Through his national security adviser, Trump shakes the International Criminal Court’s foundations
John Bolton, national security adviser, sits during a meeting with U.S. President Donald Trump and Jens Stoltenberg, secretary general of the North Atlantic Treaty Organization (NATO), not pictured, in the Cabinet Room of the White House in Washington, DC, USA, 17 May 2018. EPA-EFE/Andrew Harrer / POOL

In the midst of the Trump administration’s writhing over its own chaotic behaviour, and the impending mother of all hurricanes as it takes aim at the south-east coast, National Security Adviser John Bolton chose to invoke the wrath of America on the International Criminal Court and the Palestinian Liberation Organisation’s Washington office.

If you squint really tightly, glance obliquely at the distant scenery, and try to peer through the walls, it is just possible one will perceive a small measure of rationality or consistency in the most recent pronouncements by US National Security Adviser John Bolton on the International Criminal Court and the Palestine Liberation Organisation’s office in Washington. Maybe. Or not.

Of course, this has come along in the midst of yet more public squabbles about the import of Bob Woodward’s window into the appalling and chaotic inner workings of the Trump White House, and a general sense on the part of a significant number of his most senior officials that the US president is in the water, way over his depth.

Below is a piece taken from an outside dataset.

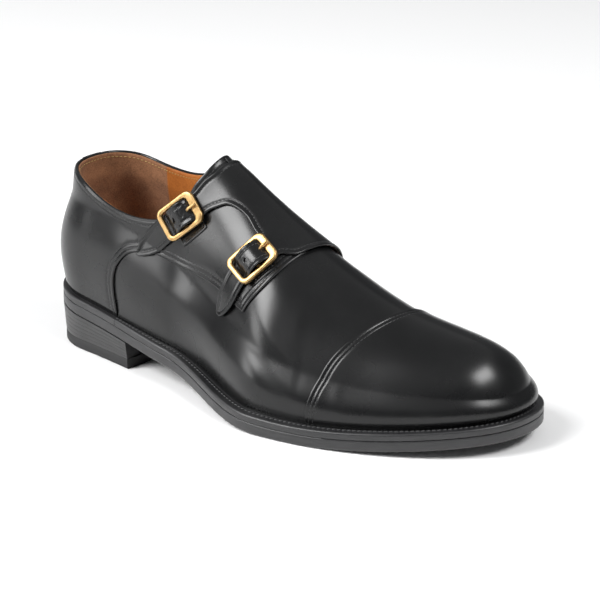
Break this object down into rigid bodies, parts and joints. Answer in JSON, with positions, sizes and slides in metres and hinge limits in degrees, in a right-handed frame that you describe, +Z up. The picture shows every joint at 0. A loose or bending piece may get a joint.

Moreover, his inability to focus on anything else besides his own feelings and personality – for more than a millisecond – is seriously undermining the stability of the nation’s government. Making things worse is the ongoing hunt for the author of the anonymously penned Op-Ed that appeared in the New York Times. Things like this are absorbing much of the remaining energies in the president’s office, leaving less and less for real issues.

Whatever remaining energy there is still in the presidential lair seems to have gone into insisting the country is fully, totally, and completely prepared for the impending landfall of the humongous Hurricane Florence bearing down on the North and South Carolina shore and poised to hit on Thursday.

(In case anyone on the planet didn’t understand a thing about the nature of hurricanes, the president helpfully pointed out that a hurricane will bring “tremendous” amounts of water onto the land.)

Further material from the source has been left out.